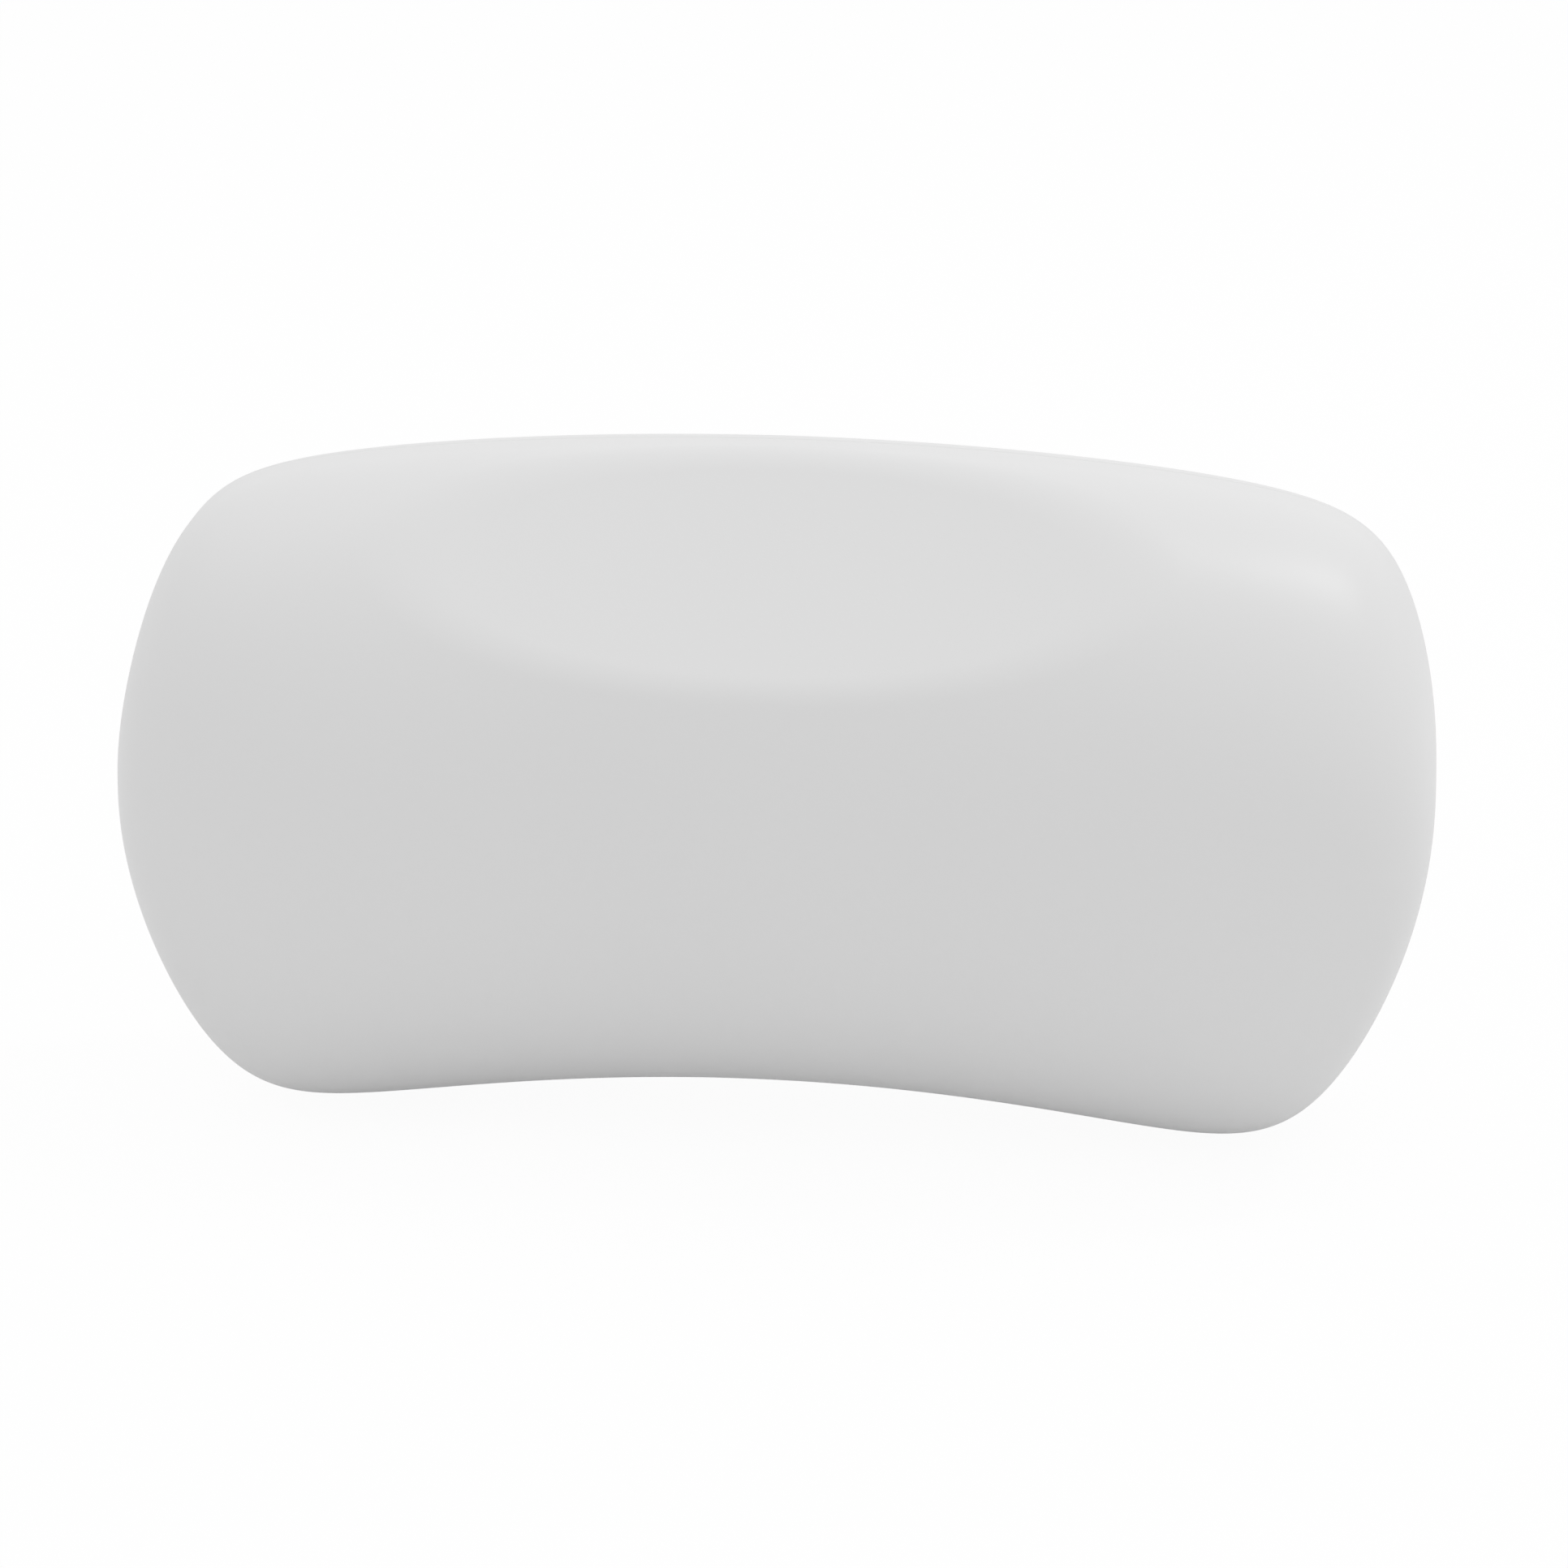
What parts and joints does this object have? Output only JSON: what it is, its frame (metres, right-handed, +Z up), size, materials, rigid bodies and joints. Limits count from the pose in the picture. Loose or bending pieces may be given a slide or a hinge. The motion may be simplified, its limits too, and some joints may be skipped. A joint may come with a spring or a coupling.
{
  "type": "bath pillow",
  "caption": "Sculpted soft bath headrest with a head dish, arched lower edge and flat back on swivelling suction cups.",
  "frame": {"origin": "on the tub wall, level with the middle of the four suction cups, in the plane of their lips", "axes": "+X along the headrest to the bather's view's right, +Y out of the back into the tub wall, +Z up"},
  "size_m": [0.32, 0.0976, 0.1605],
  "materials": {
    "skin": "satin, smooth moulded polyurethane skin",
    "foam": "matte, fine open foam",
    "insert_plastic": "matte moulded plastic",
    "socket_plastic": "satin moulded plastic",
    "cup_rubber": "glossy, milky soft vinyl"
  },
  "bodies": {
    "pillow": {"cushion_skin": "skin", "foam_core": "foam", "stiffener_plate": "insert_plastic", "cup_socket_upper_left": "socket_plastic", "cup_socket_upper_right": "socket_plastic", "cup_socket_lower_left": "socket_plastic", "cup_socket_lower_right": "socket_plastic", "socket_cap_upper_left": "insert_plastic", "socket_cap_upper_right": "insert_plastic", "socket_cap_lower_left": "insert_plastic", "socket_cap_lower_right": "insert_plastic"},
    "upper_left_cup": {"suction_cup_upper_left": "cup_rubber"},
    "upper_right_cup": {"suction_cup_upper_right": "cup_rubber"},
    "lower_left_cup": {"suction_cup_lower_left": "cup_rubber"},
    "lower_right_cup": {"suction_cup_lower_right": "cup_rubber"}
  },
  "joints": [
    {"name": "upper_left_cup_swivel", "type": "hinge", "parent": "pillow", "child": "upper_left_cup", "pos_m": [-0.09, 0, 0.036], "axis": [0, 1, 0], "continuous": true},
    {"name": "upper_right_cup_swivel", "type": "hinge", "parent": "pillow", "child": "upper_right_cup", "pos_m": [0.09, 0, 0.036], "axis": [0, 1, 0], "continuous": true},
    {"name": "lower_left_cup_swivel", "type": "hinge", "parent": "pillow", "child": "lower_left_cup", "pos_m": [-0.09, 0, -0.036], "axis": [0, 1, 0], "continuous": true},
    {"name": "lower_right_cup_swivel", "type": "hinge", "parent": "pillow", "child": "lower_right_cup", "pos_m": [0.09, 0, -0.036], "axis": [0, 1, 0], "continuous": true}
  ]
}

» Given task: Your task is to quote the listing above word for word.

» Task response:
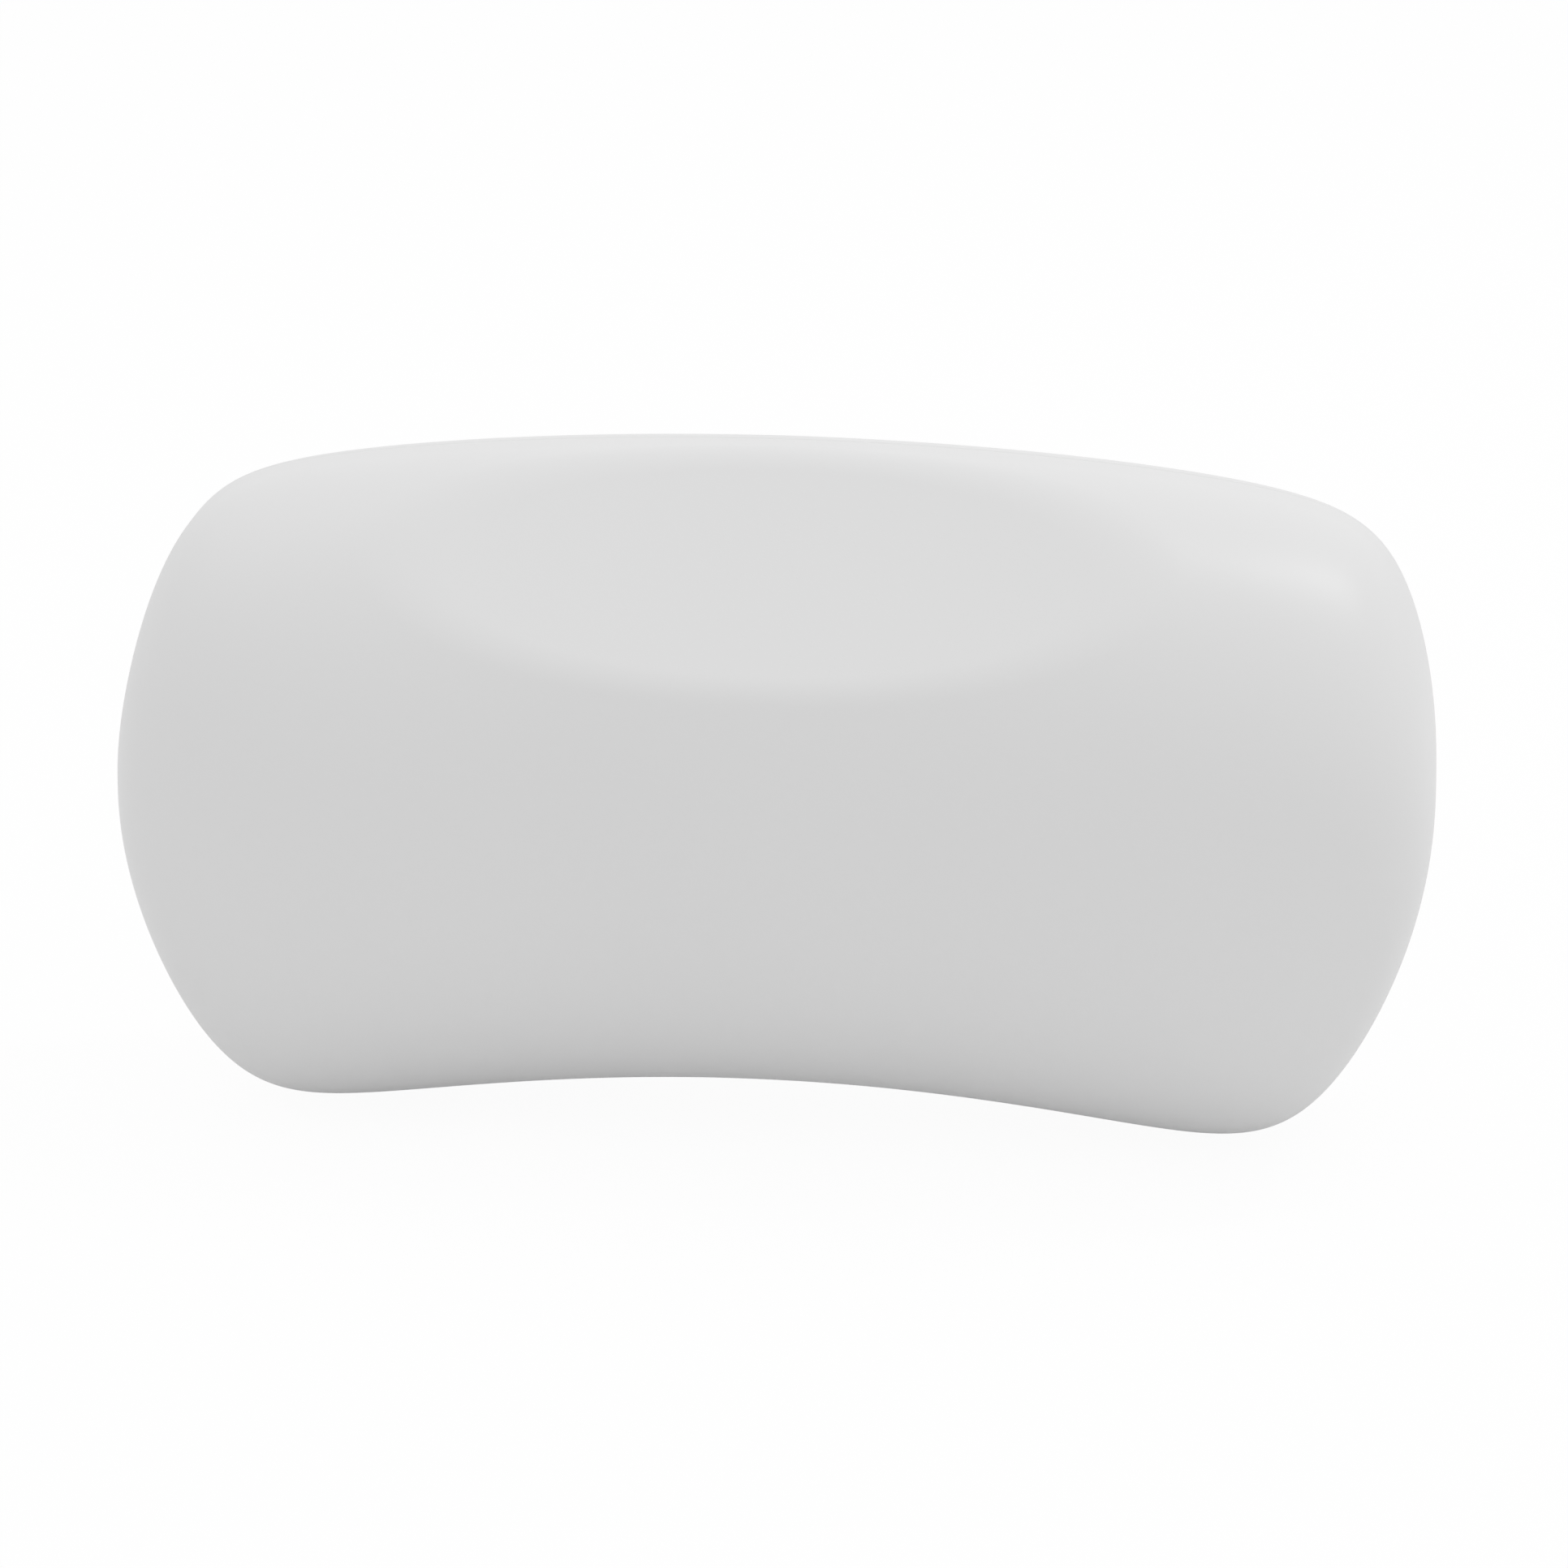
What parts and joints does this object have? Output only JSON: what it is, its frame (metres, right-handed, +Z up), size, materials, rigid bodies and joints. Limits count from the pose in the picture. Loose or bending pieces may be given a slide or a hinge. The motion may be simplified, its limits too, and some joints may be skipped. A joint may come with a spring or a coupling.
{
  "type": "bath pillow",
  "caption": "Sculpted soft bath headrest with a head dish, arched lower edge and flat back on swivelling suction cups.",
  "frame": {"origin": "on the tub wall, level with the middle of the four suction cups, in the plane of their lips", "axes": "+X along the headrest to the bather's view's right, +Y out of the back into the tub wall, +Z up"},
  "size_m": [0.32, 0.0976, 0.1605],
  "materials": {
    "skin": "satin, smooth moulded polyurethane skin",
    "foam": "matte, fine open foam",
    "insert_plastic": "matte moulded plastic",
    "socket_plastic": "satin moulded plastic",
    "cup_rubber": "glossy, milky soft vinyl"
  },
  "bodies": {
    "pillow": {"cushion_skin": "skin", "foam_core": "foam", "stiffener_plate": "insert_plastic", "cup_socket_upper_left": "socket_plastic", "cup_socket_upper_right": "socket_plastic", "cup_socket_lower_left": "socket_plastic", "cup_socket_lower_right": "socket_plastic", "socket_cap_upper_left": "insert_plastic", "socket_cap_upper_right": "insert_plastic", "socket_cap_lower_left": "insert_plastic", "socket_cap_lower_right": "insert_plastic"},
    "upper_left_cup": {"suction_cup_upper_left": "cup_rubber"},
    "upper_right_cup": {"suction_cup_upper_right": "cup_rubber"},
    "lower_left_cup": {"suction_cup_lower_left": "cup_rubber"},
    "lower_right_cup": {"suction_cup_lower_right": "cup_rubber"}
  },
  "joints": [
    {"name": "upper_left_cup_swivel", "type": "hinge", "parent": "pillow", "child": "upper_left_cup", "pos_m": [-0.09, 0, 0.036], "axis": [0, 1, 0], "continuous": true},
    {"name": "upper_right_cup_swivel", "type": "hinge", "parent": "pillow", "child": "upper_right_cup", "pos_m": [0.09, 0, 0.036], "axis": [0, 1, 0], "continuous": true},
    {"name": "lower_left_cup_swivel", "type": "hinge", "parent": "pillow", "child": "lower_left_cup", "pos_m": [-0.09, 0, -0.036], "axis": [0, 1, 0], "continuous": true},
    {"name": "lower_right_cup_swivel", "type": "hinge", "parent": "pillow", "child": "lower_right_cup", "pos_m": [0.09, 0, -0.036], "axis": [0, 1, 0], "continuous": true}
  ]
}